● **Brief**
Beginning with the first line of the data below, reproduce every line unchanged, ending with the line that holds "a faint mottle.".

● **Supplied material**

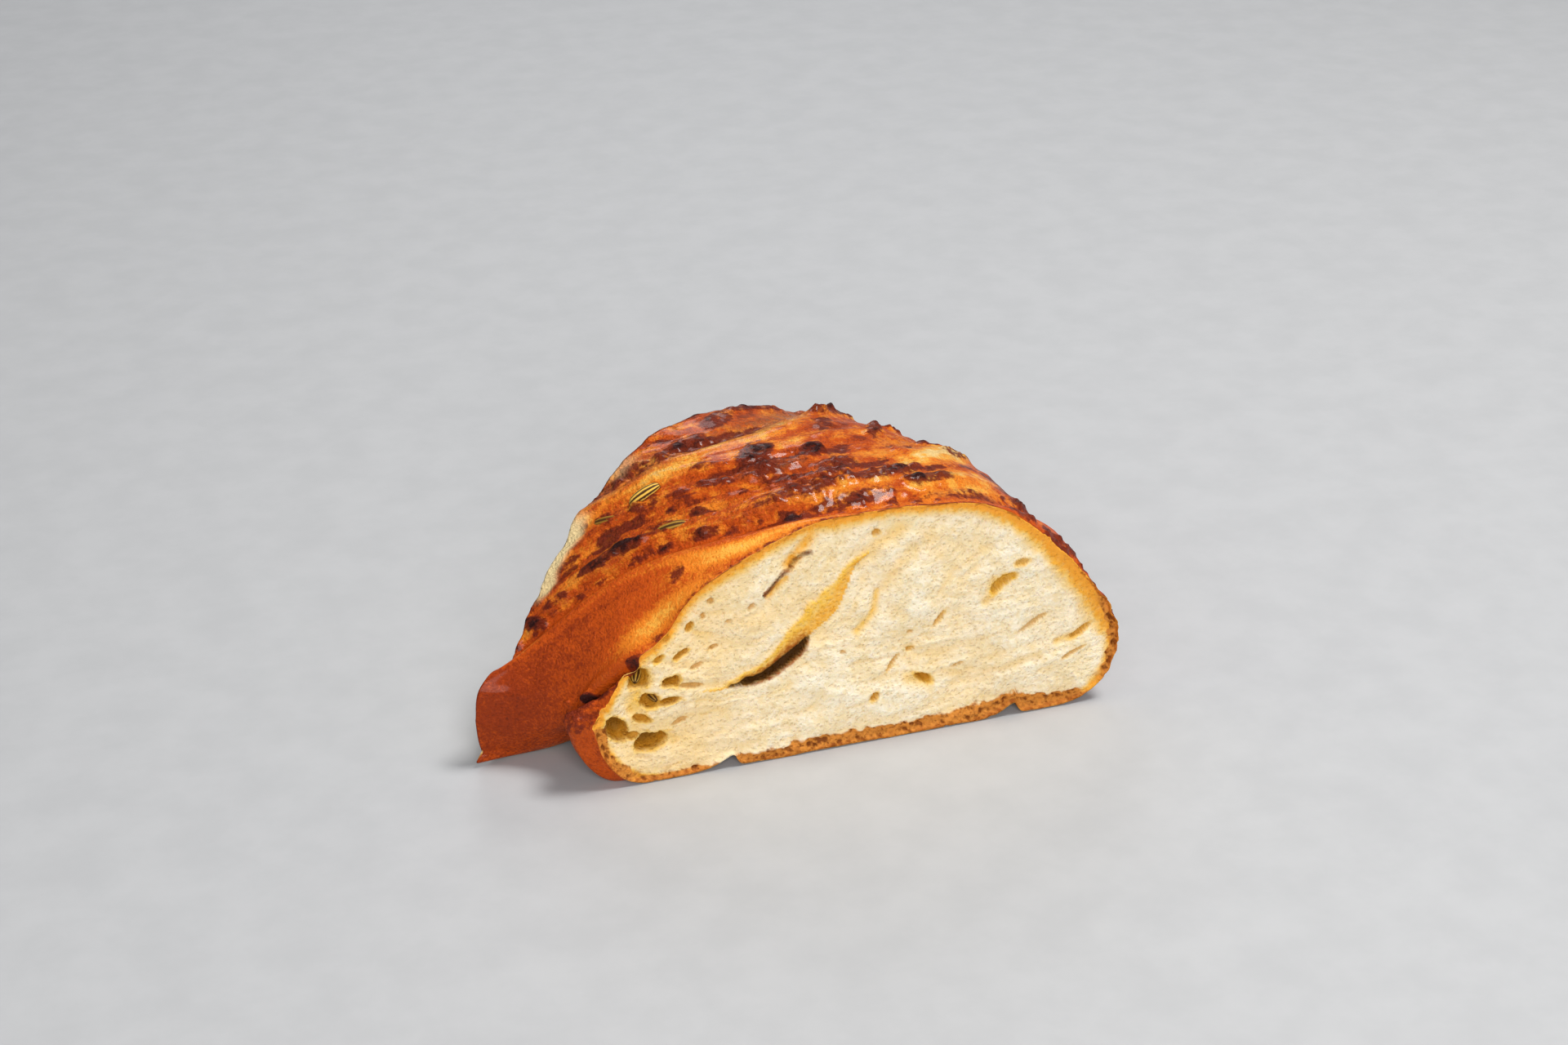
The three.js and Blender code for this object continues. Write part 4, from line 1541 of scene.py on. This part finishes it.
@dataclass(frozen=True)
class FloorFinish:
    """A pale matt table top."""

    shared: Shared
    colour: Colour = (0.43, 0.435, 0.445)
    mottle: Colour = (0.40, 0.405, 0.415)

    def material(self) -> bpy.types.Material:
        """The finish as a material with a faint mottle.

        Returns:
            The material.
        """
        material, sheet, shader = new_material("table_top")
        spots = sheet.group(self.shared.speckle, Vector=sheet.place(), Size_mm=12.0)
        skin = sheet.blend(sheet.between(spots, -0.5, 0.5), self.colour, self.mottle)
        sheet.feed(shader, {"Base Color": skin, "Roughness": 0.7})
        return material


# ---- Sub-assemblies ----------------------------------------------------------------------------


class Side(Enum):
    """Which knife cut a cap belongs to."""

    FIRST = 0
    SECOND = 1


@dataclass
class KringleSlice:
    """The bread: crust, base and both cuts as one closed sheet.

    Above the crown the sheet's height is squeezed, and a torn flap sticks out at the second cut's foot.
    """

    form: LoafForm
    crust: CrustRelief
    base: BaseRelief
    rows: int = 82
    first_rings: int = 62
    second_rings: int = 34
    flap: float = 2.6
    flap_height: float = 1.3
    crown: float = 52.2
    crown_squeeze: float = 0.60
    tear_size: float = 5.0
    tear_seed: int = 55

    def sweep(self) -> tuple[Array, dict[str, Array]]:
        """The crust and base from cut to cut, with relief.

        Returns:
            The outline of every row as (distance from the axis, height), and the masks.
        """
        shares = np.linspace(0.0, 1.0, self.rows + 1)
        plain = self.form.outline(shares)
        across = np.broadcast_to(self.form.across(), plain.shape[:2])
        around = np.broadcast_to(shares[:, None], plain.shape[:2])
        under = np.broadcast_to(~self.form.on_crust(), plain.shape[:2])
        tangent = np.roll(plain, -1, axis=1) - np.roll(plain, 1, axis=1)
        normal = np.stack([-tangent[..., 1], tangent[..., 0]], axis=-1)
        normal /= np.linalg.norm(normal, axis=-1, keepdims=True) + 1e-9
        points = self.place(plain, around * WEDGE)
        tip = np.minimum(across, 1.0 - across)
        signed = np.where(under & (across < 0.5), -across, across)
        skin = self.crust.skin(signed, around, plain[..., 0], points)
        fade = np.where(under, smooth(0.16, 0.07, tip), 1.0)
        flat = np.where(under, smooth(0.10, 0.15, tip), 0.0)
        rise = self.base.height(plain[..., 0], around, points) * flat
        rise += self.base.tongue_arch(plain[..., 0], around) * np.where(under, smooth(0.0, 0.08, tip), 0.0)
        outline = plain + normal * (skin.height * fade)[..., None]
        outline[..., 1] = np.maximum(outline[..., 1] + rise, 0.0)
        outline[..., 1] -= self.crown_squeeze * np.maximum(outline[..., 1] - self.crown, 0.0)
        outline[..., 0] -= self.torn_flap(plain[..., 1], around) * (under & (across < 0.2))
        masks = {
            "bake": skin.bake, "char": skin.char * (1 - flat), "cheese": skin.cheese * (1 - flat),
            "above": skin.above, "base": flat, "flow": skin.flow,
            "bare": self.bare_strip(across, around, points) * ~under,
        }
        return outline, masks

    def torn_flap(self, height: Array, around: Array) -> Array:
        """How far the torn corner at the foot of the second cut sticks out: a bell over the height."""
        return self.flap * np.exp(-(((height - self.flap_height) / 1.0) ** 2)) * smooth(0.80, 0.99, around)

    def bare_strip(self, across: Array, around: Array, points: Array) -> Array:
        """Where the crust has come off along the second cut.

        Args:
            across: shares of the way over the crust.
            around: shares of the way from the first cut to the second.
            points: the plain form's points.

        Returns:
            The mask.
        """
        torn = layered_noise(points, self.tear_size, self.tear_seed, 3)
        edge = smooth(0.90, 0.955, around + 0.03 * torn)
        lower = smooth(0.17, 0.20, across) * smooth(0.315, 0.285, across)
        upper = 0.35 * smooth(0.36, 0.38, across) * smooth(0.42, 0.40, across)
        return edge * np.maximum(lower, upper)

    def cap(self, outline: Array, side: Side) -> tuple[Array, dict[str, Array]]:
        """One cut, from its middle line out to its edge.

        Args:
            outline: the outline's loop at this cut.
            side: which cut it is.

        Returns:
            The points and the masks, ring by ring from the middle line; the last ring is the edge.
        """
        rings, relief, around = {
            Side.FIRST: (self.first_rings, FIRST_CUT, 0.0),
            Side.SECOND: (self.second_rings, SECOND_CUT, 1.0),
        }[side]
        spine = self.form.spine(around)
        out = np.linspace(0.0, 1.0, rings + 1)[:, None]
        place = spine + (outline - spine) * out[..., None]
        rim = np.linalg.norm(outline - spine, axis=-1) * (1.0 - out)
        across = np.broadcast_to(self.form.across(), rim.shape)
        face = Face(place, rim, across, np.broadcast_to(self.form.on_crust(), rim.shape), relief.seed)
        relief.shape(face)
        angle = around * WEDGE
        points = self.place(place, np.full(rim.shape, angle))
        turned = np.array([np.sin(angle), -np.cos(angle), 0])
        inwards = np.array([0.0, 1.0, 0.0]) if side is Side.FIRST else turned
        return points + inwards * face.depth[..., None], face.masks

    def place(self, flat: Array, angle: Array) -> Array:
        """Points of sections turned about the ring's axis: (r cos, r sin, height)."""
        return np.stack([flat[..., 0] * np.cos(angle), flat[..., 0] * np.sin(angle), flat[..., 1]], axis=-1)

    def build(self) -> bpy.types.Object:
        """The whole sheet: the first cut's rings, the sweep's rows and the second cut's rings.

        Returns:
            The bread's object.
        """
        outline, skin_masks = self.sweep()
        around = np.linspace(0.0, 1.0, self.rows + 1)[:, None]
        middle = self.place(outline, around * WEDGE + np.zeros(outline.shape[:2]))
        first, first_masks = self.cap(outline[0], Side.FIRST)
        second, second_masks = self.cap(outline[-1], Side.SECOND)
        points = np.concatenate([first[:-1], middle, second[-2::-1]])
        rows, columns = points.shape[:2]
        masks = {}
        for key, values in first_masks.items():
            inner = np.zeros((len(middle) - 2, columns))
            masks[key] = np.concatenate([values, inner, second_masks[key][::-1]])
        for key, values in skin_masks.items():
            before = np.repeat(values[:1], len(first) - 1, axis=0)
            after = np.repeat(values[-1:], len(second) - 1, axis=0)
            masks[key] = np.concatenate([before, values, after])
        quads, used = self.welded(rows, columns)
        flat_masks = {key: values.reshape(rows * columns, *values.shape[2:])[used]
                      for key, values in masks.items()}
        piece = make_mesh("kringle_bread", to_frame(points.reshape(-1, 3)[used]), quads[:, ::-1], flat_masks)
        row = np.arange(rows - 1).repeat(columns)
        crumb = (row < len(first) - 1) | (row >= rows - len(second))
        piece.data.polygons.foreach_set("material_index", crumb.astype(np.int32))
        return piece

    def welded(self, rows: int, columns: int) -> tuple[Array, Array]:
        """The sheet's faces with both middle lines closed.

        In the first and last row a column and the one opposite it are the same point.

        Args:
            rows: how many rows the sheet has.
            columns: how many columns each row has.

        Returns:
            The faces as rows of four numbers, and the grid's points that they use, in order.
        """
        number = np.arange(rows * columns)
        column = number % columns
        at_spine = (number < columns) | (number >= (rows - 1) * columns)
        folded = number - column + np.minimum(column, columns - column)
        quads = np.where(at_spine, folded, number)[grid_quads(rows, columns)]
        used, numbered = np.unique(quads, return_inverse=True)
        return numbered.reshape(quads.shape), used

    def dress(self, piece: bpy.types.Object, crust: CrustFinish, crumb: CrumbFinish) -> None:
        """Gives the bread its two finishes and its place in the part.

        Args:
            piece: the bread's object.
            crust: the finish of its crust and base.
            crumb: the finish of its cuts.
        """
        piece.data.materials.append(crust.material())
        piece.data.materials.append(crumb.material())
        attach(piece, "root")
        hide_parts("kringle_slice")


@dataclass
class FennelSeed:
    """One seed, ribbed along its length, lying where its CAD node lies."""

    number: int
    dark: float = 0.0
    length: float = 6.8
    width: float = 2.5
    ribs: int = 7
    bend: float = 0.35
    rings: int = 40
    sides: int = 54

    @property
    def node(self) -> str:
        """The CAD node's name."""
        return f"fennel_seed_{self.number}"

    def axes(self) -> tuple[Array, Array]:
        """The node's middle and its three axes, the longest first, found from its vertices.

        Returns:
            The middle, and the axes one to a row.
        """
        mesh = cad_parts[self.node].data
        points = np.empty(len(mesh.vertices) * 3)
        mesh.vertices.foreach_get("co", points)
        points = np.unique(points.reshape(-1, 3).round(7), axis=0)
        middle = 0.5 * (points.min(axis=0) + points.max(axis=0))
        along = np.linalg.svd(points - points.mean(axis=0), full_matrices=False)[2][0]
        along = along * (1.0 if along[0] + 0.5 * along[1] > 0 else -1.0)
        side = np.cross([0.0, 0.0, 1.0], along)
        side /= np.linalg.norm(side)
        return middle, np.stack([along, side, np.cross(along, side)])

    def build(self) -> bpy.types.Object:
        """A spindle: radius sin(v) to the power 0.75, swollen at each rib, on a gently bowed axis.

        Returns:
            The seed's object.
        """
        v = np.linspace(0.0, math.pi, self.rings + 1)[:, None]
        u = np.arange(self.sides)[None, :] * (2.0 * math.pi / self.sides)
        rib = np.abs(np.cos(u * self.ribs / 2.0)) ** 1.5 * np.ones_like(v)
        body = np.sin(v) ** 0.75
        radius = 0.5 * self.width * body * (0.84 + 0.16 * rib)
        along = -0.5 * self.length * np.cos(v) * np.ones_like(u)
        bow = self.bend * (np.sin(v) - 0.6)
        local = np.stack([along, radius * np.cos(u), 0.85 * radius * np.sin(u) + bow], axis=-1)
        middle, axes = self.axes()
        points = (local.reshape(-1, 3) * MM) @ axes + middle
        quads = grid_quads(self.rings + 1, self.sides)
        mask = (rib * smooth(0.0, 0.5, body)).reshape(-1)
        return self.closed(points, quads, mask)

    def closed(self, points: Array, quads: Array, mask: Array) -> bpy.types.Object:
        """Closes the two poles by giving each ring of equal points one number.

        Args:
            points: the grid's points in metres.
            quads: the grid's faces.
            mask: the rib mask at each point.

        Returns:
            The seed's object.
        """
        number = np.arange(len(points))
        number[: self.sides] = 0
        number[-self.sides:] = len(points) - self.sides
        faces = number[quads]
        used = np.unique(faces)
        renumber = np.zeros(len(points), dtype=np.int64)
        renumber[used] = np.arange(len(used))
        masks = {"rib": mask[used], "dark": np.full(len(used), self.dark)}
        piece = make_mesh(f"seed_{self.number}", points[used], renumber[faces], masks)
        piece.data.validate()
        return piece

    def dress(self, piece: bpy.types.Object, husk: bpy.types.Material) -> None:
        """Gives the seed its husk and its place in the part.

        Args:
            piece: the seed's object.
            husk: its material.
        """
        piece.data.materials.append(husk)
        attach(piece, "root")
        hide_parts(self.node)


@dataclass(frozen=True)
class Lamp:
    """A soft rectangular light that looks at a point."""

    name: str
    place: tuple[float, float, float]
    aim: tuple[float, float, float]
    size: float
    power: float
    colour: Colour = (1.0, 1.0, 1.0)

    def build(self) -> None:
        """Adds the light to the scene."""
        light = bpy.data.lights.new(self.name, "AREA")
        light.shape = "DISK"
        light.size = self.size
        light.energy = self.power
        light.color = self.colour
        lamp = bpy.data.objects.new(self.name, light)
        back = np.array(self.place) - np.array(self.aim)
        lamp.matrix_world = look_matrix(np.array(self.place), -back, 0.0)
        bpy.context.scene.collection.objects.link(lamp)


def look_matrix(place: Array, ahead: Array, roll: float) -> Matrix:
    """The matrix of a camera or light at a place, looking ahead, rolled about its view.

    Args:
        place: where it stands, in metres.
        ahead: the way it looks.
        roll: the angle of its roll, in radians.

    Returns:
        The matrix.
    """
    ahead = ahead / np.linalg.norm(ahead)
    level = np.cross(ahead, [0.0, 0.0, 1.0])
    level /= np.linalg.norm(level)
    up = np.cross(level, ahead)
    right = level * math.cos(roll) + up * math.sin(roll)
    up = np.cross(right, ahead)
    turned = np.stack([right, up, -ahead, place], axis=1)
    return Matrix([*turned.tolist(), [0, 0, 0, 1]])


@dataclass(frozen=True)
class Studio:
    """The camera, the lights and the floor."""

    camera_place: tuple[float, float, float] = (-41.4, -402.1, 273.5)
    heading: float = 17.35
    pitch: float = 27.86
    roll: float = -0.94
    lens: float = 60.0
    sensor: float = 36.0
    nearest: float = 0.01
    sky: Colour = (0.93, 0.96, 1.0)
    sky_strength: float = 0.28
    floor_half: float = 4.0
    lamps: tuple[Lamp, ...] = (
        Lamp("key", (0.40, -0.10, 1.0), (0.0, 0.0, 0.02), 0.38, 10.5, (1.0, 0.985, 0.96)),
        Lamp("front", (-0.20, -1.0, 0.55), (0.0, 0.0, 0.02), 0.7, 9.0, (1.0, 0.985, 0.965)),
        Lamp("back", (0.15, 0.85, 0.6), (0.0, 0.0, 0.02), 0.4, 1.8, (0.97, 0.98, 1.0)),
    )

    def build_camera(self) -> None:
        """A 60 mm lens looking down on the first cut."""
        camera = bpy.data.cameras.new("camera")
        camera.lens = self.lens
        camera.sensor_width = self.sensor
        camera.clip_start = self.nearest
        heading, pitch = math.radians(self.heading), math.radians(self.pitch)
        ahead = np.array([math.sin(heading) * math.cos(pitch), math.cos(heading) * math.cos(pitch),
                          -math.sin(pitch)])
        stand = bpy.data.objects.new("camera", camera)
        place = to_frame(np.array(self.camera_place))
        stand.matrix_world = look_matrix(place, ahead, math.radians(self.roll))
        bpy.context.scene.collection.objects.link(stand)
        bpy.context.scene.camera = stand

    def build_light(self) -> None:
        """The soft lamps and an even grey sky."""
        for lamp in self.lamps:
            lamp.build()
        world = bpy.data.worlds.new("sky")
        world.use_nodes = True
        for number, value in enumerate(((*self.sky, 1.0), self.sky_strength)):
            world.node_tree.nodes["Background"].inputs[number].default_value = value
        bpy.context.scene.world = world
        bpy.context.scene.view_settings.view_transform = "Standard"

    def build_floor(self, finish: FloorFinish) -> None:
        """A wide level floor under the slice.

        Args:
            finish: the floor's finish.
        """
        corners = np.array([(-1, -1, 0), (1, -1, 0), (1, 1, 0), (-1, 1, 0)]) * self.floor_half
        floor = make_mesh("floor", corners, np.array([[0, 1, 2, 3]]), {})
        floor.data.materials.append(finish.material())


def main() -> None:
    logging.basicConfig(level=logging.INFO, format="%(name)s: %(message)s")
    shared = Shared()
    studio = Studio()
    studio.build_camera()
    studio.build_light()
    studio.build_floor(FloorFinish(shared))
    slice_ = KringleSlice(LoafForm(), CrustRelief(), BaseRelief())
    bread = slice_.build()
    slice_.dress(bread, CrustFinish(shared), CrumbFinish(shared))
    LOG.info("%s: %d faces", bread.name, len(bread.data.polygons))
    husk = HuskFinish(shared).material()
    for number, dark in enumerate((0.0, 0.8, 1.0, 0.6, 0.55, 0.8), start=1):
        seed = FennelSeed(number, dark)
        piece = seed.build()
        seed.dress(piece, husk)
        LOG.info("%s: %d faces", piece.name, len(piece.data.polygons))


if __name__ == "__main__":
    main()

● **Solution**
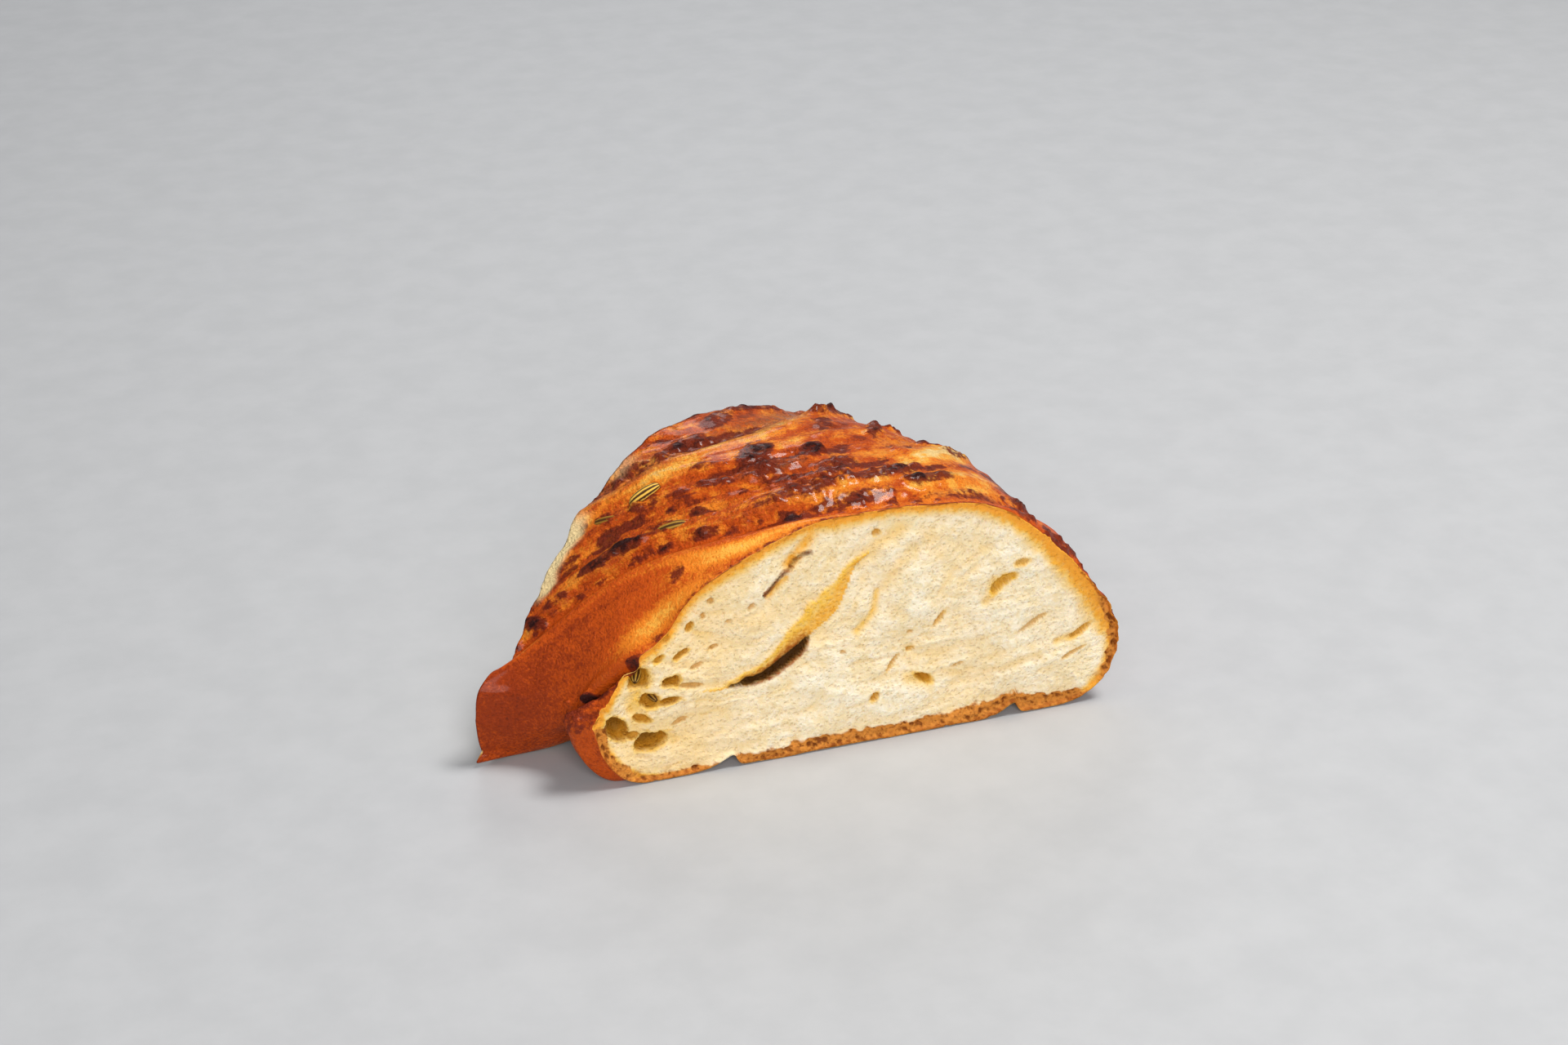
The three.js and Blender code for this object continues. Write part 4, from line 1541 of scene.py on. This part finishes it.
@dataclass(frozen=True)
class FloorFinish:
    """A pale matt table top."""

    shared: Shared
    colour: Colour = (0.43, 0.435, 0.445)
    mottle: Colour = (0.40, 0.405, 0.415)

    def material(self) -> bpy.types.Material:
        """The finish as a material with a faint mottle.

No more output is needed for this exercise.